The AAF report is based on estimates from the Pew Research Center of the share of illegal aliens in the workforce in 2012. The Pew data is fine, keeping in mind the difficulty of obtaining information about a population cohort that wishes to remain anonymous. The problem (one of many) is that the Gitis and Varas ignored data from Pew which directly contradict the utterly implausible assumptions they make about the U.S. labor market.
Gitis and Varas write that if illegal aliens currently working in the United States were removed, there would be “not nearly enough unemployed workers” to fill the vacated jobs. However, by “unemployed” workers they refer to those “officially unemployed” according to the Bureau of Labor Statistics, which means only those who are collecting unemployment insurance checks from the government after being laid off from a job in a particular industry.

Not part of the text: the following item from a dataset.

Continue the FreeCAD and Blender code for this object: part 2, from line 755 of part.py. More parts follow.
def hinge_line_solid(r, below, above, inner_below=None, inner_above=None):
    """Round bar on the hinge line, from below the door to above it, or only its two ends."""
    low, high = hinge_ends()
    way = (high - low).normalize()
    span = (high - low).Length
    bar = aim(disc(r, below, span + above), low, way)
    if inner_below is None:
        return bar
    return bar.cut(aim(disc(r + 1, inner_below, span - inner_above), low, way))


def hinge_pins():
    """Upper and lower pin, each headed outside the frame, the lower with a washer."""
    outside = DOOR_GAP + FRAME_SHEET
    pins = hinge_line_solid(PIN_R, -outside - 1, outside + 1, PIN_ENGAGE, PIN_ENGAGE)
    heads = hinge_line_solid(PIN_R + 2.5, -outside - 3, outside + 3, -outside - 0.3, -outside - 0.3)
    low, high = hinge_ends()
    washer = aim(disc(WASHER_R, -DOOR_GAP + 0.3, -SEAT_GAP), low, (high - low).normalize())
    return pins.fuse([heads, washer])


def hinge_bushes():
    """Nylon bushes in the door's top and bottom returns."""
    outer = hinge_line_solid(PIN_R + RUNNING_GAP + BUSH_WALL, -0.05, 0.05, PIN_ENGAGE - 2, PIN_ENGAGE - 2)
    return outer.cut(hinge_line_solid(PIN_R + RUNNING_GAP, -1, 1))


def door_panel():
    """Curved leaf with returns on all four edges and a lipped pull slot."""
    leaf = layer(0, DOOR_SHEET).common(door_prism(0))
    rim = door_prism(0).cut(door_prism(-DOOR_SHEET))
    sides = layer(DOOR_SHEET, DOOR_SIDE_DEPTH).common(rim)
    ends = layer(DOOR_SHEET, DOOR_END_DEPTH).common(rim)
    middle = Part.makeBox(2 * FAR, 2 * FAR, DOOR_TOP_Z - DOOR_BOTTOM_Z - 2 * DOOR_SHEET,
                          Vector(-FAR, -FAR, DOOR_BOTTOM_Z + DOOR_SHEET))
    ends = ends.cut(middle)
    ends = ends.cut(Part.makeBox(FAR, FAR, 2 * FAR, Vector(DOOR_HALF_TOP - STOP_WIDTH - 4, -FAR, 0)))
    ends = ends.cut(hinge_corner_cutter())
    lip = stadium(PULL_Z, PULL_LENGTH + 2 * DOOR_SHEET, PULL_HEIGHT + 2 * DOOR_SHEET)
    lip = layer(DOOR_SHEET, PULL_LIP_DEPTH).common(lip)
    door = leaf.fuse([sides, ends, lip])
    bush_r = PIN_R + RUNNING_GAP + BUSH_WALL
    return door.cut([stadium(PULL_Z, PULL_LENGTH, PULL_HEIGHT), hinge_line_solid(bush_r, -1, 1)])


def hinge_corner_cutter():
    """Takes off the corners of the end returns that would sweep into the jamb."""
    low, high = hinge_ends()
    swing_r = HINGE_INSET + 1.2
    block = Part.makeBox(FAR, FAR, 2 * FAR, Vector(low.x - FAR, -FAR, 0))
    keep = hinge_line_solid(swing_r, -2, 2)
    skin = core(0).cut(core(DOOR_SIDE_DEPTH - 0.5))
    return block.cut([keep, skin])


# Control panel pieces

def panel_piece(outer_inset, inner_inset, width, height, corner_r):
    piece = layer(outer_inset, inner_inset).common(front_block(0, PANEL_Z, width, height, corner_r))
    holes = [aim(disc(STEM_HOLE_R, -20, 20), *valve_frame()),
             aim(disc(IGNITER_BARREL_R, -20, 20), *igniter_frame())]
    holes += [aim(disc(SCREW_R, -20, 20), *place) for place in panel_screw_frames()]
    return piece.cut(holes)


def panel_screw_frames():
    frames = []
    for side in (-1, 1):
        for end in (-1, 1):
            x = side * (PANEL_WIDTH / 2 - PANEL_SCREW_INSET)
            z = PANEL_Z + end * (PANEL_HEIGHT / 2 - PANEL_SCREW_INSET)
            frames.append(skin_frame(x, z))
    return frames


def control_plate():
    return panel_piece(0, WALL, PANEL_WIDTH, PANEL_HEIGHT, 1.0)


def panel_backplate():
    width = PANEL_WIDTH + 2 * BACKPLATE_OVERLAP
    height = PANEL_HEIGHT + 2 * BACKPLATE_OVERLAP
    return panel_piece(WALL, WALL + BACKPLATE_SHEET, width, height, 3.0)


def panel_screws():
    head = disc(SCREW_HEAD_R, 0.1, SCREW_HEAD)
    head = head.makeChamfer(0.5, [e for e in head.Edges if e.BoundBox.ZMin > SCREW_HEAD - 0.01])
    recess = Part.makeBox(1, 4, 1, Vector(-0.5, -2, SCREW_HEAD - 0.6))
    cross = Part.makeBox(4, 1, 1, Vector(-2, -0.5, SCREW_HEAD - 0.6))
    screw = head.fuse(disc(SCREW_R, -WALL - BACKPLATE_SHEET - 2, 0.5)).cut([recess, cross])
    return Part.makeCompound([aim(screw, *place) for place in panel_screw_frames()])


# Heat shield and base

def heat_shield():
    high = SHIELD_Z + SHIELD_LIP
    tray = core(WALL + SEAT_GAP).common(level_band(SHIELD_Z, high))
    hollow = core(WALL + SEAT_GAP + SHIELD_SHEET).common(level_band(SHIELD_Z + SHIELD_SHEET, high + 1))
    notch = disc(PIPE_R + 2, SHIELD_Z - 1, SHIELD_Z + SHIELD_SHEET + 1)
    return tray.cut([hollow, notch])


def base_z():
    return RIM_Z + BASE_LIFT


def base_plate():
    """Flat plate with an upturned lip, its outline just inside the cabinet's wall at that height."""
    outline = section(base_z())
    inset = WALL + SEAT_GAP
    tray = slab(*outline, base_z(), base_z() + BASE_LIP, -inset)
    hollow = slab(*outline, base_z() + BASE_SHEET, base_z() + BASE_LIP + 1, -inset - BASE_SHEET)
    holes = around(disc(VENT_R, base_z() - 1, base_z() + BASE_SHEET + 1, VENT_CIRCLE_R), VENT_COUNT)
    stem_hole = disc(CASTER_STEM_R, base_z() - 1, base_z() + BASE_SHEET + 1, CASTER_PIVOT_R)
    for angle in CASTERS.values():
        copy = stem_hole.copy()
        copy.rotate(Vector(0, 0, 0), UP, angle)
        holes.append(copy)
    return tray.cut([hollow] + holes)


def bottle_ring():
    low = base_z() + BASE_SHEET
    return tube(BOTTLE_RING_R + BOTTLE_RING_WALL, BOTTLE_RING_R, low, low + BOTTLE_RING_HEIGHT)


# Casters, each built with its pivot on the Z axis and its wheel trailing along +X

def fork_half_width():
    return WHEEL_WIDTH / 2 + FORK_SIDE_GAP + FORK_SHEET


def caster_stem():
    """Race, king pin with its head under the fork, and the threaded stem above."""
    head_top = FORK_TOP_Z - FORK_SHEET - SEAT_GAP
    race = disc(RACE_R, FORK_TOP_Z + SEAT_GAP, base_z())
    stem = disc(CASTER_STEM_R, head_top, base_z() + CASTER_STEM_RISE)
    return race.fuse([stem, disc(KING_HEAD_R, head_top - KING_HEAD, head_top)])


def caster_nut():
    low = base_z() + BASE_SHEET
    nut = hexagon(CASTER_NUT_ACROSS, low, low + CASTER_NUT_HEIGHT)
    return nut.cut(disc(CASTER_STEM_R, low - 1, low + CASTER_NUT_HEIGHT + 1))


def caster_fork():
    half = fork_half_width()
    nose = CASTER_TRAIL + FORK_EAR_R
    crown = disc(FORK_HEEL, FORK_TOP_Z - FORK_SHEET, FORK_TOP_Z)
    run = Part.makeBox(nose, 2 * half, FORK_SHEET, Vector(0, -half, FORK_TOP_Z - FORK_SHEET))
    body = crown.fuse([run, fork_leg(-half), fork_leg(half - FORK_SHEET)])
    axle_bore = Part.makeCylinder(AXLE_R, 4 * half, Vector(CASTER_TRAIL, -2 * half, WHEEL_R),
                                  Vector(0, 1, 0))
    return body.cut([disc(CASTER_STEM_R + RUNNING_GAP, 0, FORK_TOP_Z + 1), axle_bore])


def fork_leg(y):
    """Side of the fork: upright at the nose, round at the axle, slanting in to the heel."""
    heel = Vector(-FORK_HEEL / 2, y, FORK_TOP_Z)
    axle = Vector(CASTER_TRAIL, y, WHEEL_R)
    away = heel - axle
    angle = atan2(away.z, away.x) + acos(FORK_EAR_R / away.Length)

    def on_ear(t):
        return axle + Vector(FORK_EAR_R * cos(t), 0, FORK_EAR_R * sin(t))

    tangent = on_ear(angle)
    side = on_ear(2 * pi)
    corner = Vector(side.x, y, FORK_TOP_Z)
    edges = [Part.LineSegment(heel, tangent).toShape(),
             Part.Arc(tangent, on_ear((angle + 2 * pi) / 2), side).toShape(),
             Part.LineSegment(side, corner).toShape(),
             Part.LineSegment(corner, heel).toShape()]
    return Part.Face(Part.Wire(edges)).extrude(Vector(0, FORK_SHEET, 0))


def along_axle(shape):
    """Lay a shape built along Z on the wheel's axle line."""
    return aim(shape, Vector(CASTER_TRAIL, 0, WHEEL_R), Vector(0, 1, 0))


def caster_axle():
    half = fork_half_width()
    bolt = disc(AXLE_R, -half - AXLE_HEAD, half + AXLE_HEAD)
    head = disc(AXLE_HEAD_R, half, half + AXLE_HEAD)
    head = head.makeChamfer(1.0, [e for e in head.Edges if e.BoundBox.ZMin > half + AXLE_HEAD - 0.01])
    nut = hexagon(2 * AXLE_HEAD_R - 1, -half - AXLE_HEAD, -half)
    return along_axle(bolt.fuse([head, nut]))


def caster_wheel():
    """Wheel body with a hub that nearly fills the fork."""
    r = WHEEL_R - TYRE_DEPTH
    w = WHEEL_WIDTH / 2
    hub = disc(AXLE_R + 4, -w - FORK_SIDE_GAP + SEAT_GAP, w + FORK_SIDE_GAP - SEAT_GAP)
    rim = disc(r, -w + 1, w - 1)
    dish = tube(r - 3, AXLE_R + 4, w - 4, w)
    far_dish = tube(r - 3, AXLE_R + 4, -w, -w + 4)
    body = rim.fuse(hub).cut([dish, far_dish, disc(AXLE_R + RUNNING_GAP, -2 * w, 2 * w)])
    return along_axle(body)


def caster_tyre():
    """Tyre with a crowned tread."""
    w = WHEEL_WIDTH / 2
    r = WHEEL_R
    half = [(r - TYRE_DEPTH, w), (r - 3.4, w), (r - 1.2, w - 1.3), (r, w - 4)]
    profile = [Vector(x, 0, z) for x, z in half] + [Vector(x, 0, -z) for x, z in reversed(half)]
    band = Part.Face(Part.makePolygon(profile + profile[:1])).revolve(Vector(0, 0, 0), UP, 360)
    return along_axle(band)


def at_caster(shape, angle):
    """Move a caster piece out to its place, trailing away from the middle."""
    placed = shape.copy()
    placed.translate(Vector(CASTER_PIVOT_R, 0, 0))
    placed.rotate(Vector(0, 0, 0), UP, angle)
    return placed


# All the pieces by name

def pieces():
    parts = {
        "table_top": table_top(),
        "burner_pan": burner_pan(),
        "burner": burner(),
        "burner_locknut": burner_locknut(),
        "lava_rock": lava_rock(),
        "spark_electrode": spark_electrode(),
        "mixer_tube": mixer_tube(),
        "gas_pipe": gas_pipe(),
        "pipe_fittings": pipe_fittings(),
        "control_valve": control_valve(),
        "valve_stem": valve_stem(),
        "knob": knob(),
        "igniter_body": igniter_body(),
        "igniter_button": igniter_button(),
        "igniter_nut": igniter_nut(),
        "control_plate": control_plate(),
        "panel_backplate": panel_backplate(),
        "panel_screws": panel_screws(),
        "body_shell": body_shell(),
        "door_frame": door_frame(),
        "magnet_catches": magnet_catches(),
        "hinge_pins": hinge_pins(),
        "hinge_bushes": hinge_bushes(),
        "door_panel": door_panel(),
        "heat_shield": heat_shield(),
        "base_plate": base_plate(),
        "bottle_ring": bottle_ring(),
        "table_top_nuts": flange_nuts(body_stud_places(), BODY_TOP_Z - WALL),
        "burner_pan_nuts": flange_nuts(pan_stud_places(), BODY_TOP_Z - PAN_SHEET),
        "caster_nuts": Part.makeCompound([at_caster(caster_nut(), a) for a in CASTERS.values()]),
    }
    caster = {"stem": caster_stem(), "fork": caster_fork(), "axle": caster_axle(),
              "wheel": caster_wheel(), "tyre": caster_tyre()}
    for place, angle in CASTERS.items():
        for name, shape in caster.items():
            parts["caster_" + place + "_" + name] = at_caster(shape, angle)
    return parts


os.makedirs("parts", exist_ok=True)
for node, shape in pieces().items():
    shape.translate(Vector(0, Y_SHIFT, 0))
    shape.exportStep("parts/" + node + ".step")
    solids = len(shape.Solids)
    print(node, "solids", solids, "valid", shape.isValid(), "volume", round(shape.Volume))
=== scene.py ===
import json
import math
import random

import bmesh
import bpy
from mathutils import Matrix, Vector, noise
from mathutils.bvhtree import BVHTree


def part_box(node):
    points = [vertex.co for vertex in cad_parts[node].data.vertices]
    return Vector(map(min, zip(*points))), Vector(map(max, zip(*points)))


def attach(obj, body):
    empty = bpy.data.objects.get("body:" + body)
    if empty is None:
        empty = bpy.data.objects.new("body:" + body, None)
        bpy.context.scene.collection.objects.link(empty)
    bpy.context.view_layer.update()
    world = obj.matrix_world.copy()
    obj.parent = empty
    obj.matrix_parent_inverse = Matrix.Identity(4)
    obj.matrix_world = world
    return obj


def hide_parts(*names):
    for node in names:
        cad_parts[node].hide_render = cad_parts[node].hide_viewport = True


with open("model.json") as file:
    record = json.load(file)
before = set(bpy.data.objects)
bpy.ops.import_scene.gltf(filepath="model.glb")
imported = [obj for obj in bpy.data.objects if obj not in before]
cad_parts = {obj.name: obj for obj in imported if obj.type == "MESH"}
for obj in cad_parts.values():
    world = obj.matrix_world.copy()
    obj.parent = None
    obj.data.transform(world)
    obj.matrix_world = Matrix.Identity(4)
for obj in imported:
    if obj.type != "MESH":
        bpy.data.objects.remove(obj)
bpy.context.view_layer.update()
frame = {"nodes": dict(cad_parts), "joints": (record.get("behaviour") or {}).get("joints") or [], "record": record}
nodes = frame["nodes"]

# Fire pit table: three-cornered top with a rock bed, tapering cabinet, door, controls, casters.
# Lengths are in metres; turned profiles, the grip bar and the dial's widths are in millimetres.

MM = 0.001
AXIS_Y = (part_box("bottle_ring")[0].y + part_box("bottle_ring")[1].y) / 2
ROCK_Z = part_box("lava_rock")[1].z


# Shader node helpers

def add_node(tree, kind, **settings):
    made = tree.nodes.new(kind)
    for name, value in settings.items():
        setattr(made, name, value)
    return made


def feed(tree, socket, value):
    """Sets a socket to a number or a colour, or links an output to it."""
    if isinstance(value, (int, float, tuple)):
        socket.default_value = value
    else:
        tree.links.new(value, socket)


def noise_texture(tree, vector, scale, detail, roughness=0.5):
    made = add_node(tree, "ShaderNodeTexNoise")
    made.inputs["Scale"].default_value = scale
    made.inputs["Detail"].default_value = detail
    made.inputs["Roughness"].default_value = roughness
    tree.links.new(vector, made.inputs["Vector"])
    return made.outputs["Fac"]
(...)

Once, say, an unemployed construction worker no longer qualifies for unemployment benefits and is still not working, he is no longer classified as an unemployed construction worker, but as one who is Not in the Labor Force. In 2012, there were 47.6 million Americans (native-born) between the ages of 16 and 65 not in the labor force. Today, that number has grown to 55 million. According to the AAF authors, not a single one of those Americans would take a job in construction if one became available to them. This is curious, given that the Pew report they cite estimated that 77 percent of construction jobs in 2012 were held by the native-born, with another 12 percent taken by legal immigrants.
Gitis and Varas then figure how much the GDP would drop without illegal aliens in the workforce, with Americans unwilling to take those jobs, and without factoring in any of the economic or fiscal costs of illegal immigration. They calculate this to be $1 trillion over the two years it would take Trump to carry out his supposed plan; or it would still be $1 trillion even if removal took twenty years, which Gitis and Varas claim would actually be the case. How those figures break down is unknown, because their results are stated without the work behind them shown. Talk about fuzzy math, this is downright hirsute.
In order to accept the report’s conclusions, one must accept that Donald Trump will somehow marshal federal government resources to remove every single illegal alien in two years’ time. Jobs currently held by unauthorized workers will remain unfilled because employers will be unwilling to pay higher wages to attract legal workers and will instead prefer to sit on cash reserves than hire replacement employees; and not even a fraction of jobless Americans of working-age could ever be persuaded to work instead of sitting at home. And the same exact outcome would occur even if the process were extended ten times longer, because the labor market will be exactly the same in 2036 as it was in 2012. That all this could occur exactly as Gitis and Varas posit is theoretically possible. So, too, is intergalactic time travel.
Granted, there are some sophisticated arguments made by economists who take the same basic line on immigration policy as AAF. Even if based on mistaken assumptions (and sometime flawed data), these arguments should be taken seriously because they are thoughtful contributions to the debate about which immigration policies are best for America. The AAF report is not a serious contribution to that debate.
With Donald’s Trump’s selection as the 2016 Republican Presidential nominee more likely than not, immigration will continue to be a focal point of this election season. Even some long-time immigration expansionists are beginning to publicly admit that the American people’s dissatisfaction with immigration policies enacted for the benefit of a narrow clique is what fueled Trump’s political ascent.
And so the claque that makes its living defending the interests of the ruling political class will be busy defending bad policy with bad policy papers. Perhaps the latest AAF offering signals a turning point, where apologists for horrendous immigration policies have finally lost heart and recognize, Trump or no, that they’ve lost the debate. Efforts will still have to be made to justify the billions that the expansionist lobby has poured into these groups, but they will be merely the rote motions of running out the clock.